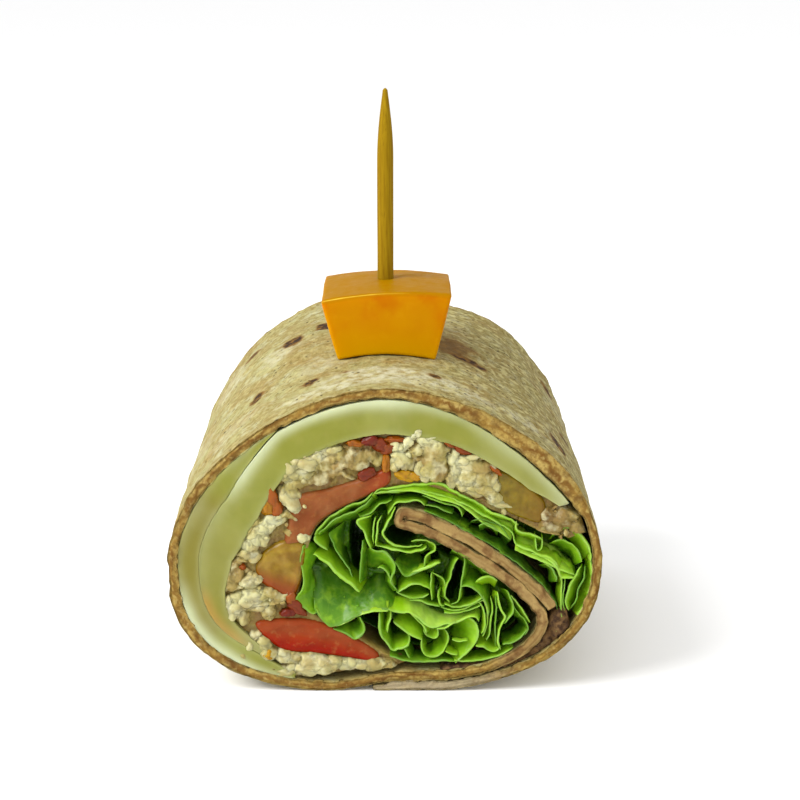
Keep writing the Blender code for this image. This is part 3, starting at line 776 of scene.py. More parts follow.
for name, node, sections, cells in (("long_cheese_slice", "cheese_slice_long", long_slice, (240, 22, 26)),
                                    ("left_cheese_slice", "cheese_slice_left", left_slice, (110, 10, 26))):
    points, faces, s, t, behind = slab(sections, cells, (0.0, 0.5, 0.7), 24.8, 0.16, pulled)
    uneven = field(np.stack([s * 60, behind * 0.3], axis=1), 5.0, 13)
    if sections is long_slice:
        turn = LONG_CHEESE[0, 0] + s * (LONG_CHEESE[-1, 0] - LONG_CHEESE[0, 0])
        thick = np.interp(turn, LONG_CHEESE[:, 0], LONG_CHEESE[:, 2])
        # How strong the painted edge highlight is at each angle round the long slice.
        highlight_strength = np.interp(turn, (19, 60, 80, 90, 146, 156, 190, 226), (0.5, 0.35, 0.6, 1.0, 0.9, 0.2, 0.1, 0.2))
        pale = 0.7 * smoothstep((62 - turn) / 25) + 0.25 * smoothstep((turn - 185) / 20)
        golden = 0.4 * smoothstep((turn - 150) / 25)
    else:
        turn, thick = LEFT_FROM + LEFT_SWEEP * s, 2.9
        # How strong the painted edge highlight is at each angle round the left slice.
        highlight_strength = np.interp(turn, (128, 150, 185, 196, 218, 228, 236), (0.4, 0.15, 0.2, 1.0, 1.0, 0.5, 0.4))
        pale = 0 * s
        golden = 0.8 * smoothstep((turn - 150) / 12) * smoothstep((214 - turn) / 12)
    from_outside, from_inside = t * thick, (1 - t) * thick
    # Painted highlight: a pale band along the outer face, and a fainter one along the inner face.
    edge_highlight = highlight_strength * np.exp(-((from_outside / (1.05 + 0.35 * uneven)) ** 2))
    edge_highlight = edge_highlight + 0.14 * np.exp(-((from_inside / 0.6) ** 2)) + 0.10 * uneven
    juice = np.exp(-((from_outside / 1.0) ** 2)) * smoothstep((turn - 186) / 10) * smoothstep((222 - turn) / 10)
    juice = juice * (sections is long_slice)
    make_piece(name, points, faces, cheese.look, node,
               {"edge_highlight": np.clip(edge_highlight, 0, 1), "pale": np.clip(pale, 0, 1), "golden": golden, "juice": juice})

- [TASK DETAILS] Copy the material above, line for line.

- [TASK RESPONSE]
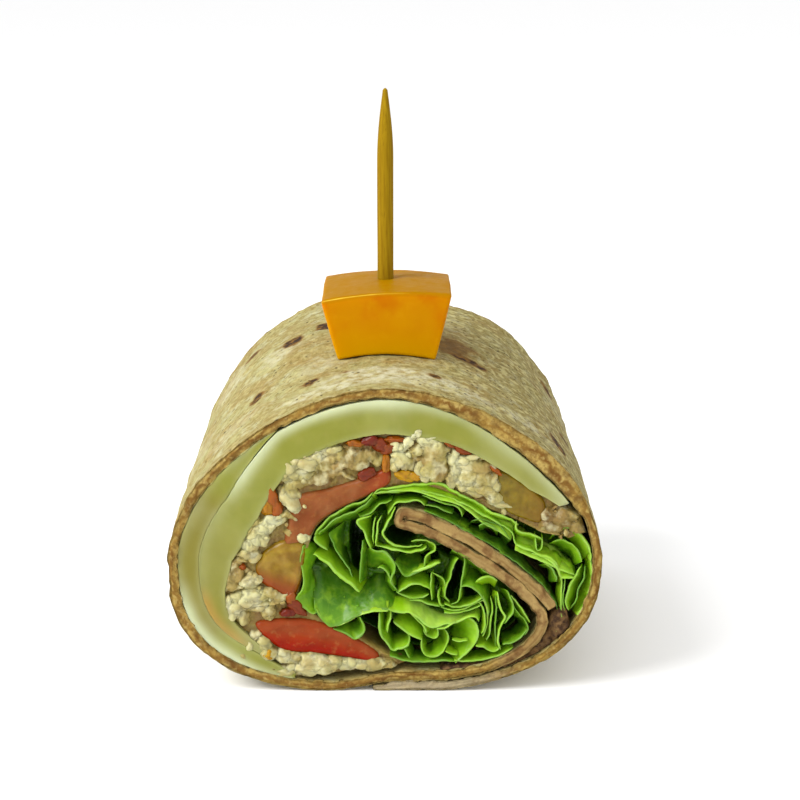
Keep writing the Blender code for this image. This is part 3, starting at line 776 of scene.py. More parts follow.
for name, node, sections, cells in (("long_cheese_slice", "cheese_slice_long", long_slice, (240, 22, 26)),
                                    ("left_cheese_slice", "cheese_slice_left", left_slice, (110, 10, 26))):
    points, faces, s, t, behind = slab(sections, cells, (0.0, 0.5, 0.7), 24.8, 0.16, pulled)
    uneven = field(np.stack([s * 60, behind * 0.3], axis=1), 5.0, 13)
    if sections is long_slice:
        turn = LONG_CHEESE[0, 0] + s * (LONG_CHEESE[-1, 0] - LONG_CHEESE[0, 0])
        thick = np.interp(turn, LONG_CHEESE[:, 0], LONG_CHEESE[:, 2])
        # How strong the painted edge highlight is at each angle round the long slice.
        highlight_strength = np.interp(turn, (19, 60, 80, 90, 146, 156, 190, 226), (0.5, 0.35, 0.6, 1.0, 0.9, 0.2, 0.1, 0.2))
        pale = 0.7 * smoothstep((62 - turn) / 25) + 0.25 * smoothstep((turn - 185) / 20)
        golden = 0.4 * smoothstep((turn - 150) / 25)
    else:
        turn, thick = LEFT_FROM + LEFT_SWEEP * s, 2.9
        # How strong the painted edge highlight is at each angle round the left slice.
        highlight_strength = np.interp(turn, (128, 150, 185, 196, 218, 228, 236), (0.4, 0.15, 0.2, 1.0, 1.0, 0.5, 0.4))
        pale = 0 * s
        golden = 0.8 * smoothstep((turn - 150) / 12) * smoothstep((214 - turn) / 12)
    from_outside, from_inside = t * thick, (1 - t) * thick
    # Painted highlight: a pale band along the outer face, and a fainter one along the inner face.
    edge_highlight = highlight_strength * np.exp(-((from_outside / (1.05 + 0.35 * uneven)) ** 2))
    edge_highlight = edge_highlight + 0.14 * np.exp(-((from_inside / 0.6) ** 2)) + 0.10 * uneven
    juice = np.exp(-((from_outside / 1.0) ** 2)) * smoothstep((turn - 186) / 10) * smoothstep((222 - turn) / 10)
    juice = juice * (sections is long_slice)
    make_piece(name, points, faces, cheese.look, node,
               {"edge_highlight": np.clip(edge_highlight, 0, 1), "pale": np.clip(pale, 0, 1), "golden": golden, "juice": juice})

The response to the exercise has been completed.